Getting the top 50 tracks
The Spotify API offers an endpoint for retrieving the top tracks and artists of an user based on “affinity”. How is this “affinity” calculated? Well, I guess it’s another ✨Corporate Secret✨ that Spotify is not willing to reveal. The API request allows for 3 different periods for the affinity measurement: long-term, medium-term and short-term. We will used the short-term period, which uses the user playing history of the last 4 weeks.
In addition, we will use the API endpoint that allows extracting the “audio features” (again, more ✨Corporate Secrets✨ involved) of the top tracks, as we did on the last post. We will use this feature in the next section to sort the playlist by track similarity.
import pandas as pd
from tqdm import tqdm
top_tracks = spotify.current_user_top_tracks(limit=50, time_range='short_term')
data = []
for item in tqdm(top_tracks['items']):
if item['id'] == None: continue
f = spotify.audio_features(tracks=item['id'])[0]
features = {
'danceability': f['danceability'],
'loudness': f['loudness'],
'speechiness': f['speechiness'],
'acousticness': f['acousticness'],
'instrumentalness': f['instrumentalness'],
'valence': f['valence'],
'tempo': f['tempo'],
'track_name': item['name'],
'artists_names': [],
'album_name': item['album']['name'],
'release_date': item['album']['release_date'],
'track_id': item['id'],
}
for a in item['artists']: features['artists_names'].append(a['name'])
data.append(features)
df = pd.DataFrame(data)
Sorting by similarity
Now, this is the interesting part. Don’t you hate holding your tears during a ballad just to be hit in the face by a hard rock track right after? I do. Let’s do something about it. The objective is to sort the tracks in a way that does not lead to drastic changes. In our hand, we have the features that Spotify calculates for each track. An approach to this problem is to implement a Nearest Neighbour.

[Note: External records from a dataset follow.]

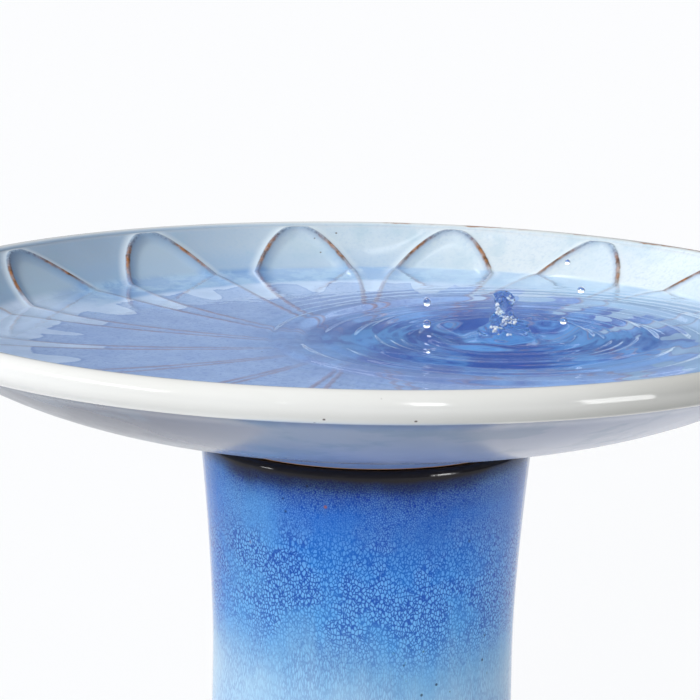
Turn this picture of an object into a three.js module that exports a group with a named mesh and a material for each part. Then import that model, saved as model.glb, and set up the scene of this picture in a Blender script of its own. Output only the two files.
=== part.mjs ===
// Two-piece glazed stoneware bird bath: a wide petalled basin that rests on a hollow pedestal,
// with a loose rubber ring between the two glazed rims. Millimetres, +Z up.
// The origin is the middle of the pedestal's resting face.
import * as THREE from "three";

// Driving dimensions
const TOTAL_HEIGHT = 610;
const BASIN_RADIUS = 260;
const LIP_ROUND = 7.5;
const LIP_DEPTH = 15;
const LIP_UNDERCUT = 11;
const LIP_CREASE = 0.5;
const LIP_ARC_START = -35;
const LIP_ARC_END = 115;
const LIP_STEPS = 6;

const FLOOR_DEPTH = 61;
const FLOOR_CURVE = 3.78;
const WALL_TOP_RADIUS = 248.3;
const WALL_TOP_DEPTH = 1.3;
const UNDERSIDE_DEPTH = 69;
const UNDERSIDE_CURVE = 3.35;
const UNDERSIDE_TOP_RADIUS = 249;
const UNDERSIDE_TOP_DEPTH = 14.8;
const WALL_END_GAP = 2;
const UNDERSIDE_END_GAP = 6;
const FLOOR_STEPS = 13;
const UNDERSIDE_STEPS = 6;

const PETALS = 15;
const FIRST_PETAL_DEGREES = 77.5;
const PETAL_DISH = 2.2;
const PETAL_TOP_RADIUS = 247;
const PETAL_FOOT_RADIUS = 213;
const PETAL_HALF_DEGREES = 8;

const SEAT_DEPTH = 78;
const FOOT_OUTER = 88;
const FOOT_FILLET = 5;
const EDGE_BREAK = 1;
const SPIGOT_OUTER = 69;
const SPIGOT_INNER = 57;
const SPIGOT_LENGTH = 14;
const RECESS_DEPTH = 74;

const FIT_GAP = 0.4;
const RING_THICKNESS = 2.2;
const RING_INNER = 75.5;
const RING_OUTER = 81.5;
const RING_CORNER = 0.4;
const RING_SLACK = 0.3;
const REBATE_CLEARANCE = 0.6;

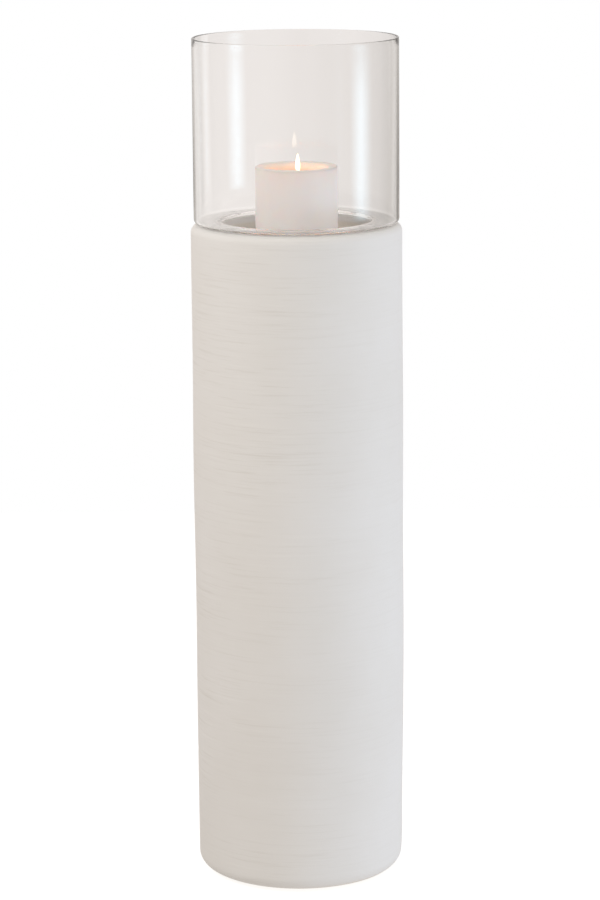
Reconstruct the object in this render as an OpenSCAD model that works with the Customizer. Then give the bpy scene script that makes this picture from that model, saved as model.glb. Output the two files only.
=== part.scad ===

stateDiagram-v2 state "1: Create a pool of tracks" as s1 state "2: Select random track" as s2 state "3: Iterate Tracks" as s3 state "4: Find distance" as s4 state "5: Keep nearest" as s5 state "6: Select nearest track and remove from pool" as s6 [*] --> s1 s1 --> s2 s2 --> s3 s3 --> s4 s4 --> s5 s5 --> s3 s3 --> s6 s6 --> s3 s6 --> [*]
We will be dealing with a 7-dimensional space, but for the sake of simplicity we can visualize this algorithm in a 2-dimensional image:
Is this algorithm optimal? Absolutely not. The paths are chosen in a greedy way, without any consideration for global structure. This means that some nodes might be left isolated. Luckily, we are not interested in finding the shortest path that connects all tracks, so this simple algorithm will do the job.
import numpy as np
from scipy.spatial import distance
from sklearn.preprocessing import StandardScaler
features = df.loc[:, :'tempo'].copy()
features_scaled = StandardScaler().fit_transform(features)
pool = pd.DataFrame(features_scaled.copy())
pool[7] = list(range(len(pool)))
pool = pool.to_numpy()
order = []
i = np.random.randint(0, high=pool.shape[0])
order.append(pool[i])
pool = np.delete(pool, i, axis=0)
while len(order) < features_scaled.shape[0]:
for i in range(pool.shape[0]):
dist = distance.euclidean(order[-1][:-1], pool[i][:-1])
if i == 0:
best = (dist, i)
continue
if dist < best[0]: best = (dist, i)
order.append(pool[best[1]])
pool = np.delete(pool, best[1], axis=0)
df['order'] = pd.DataFrame(order)[7]
df.sort_values(by='order', inplace=True)
df.reset_index(inplace=True)
Creating the automated spotify playlist
After the last step, we are left with a dataframe of our top 50 tracks sorted by similarity. Now, we need to populate programmatically a spotify playlist. First, create an empty playlist and copy the URI. We can use the spotify API to replace all existing songs in a playlist with a new set of tracks, as well as for updating the playlist description with the date of the code execution.
PLAYLIST_URI = '1GIjZH2SNNzh4ux9jAf2Ed'
ids = [df.iloc[i]['track_id'] for i in range(len(df))]
spotify.user_playlist_replace_tracks(user='fosfatinador', playlist_id=PLAYLIST_URI, tracks=ids)
spotify.user_playlist_change_details(
user='fosfatinador',
playlist_id=PLAYLIST_URI,
description=f'Last updated: {datetime.today().strftime("%Y-%m-%d-%H:%M:%S")} | Top 50 automated with python'
)
To Do
I have been using this for some days and I really enjoy the result. Because of how simple this script is, it could be executed automatically every time the computer is booted up to make updating the playlist even easier. However, some things could be improved:
- The sorting by similarity works fine, but why not try to over-engineer it and make it unnecessarily better?
- The playlist could benefit from some “jitter” or “noise” to spice it up with some new music, and to avoid having the same tracks over and over.
Playing with the Spotify API leads to some useful projects, and I will probably continue with these series in the future.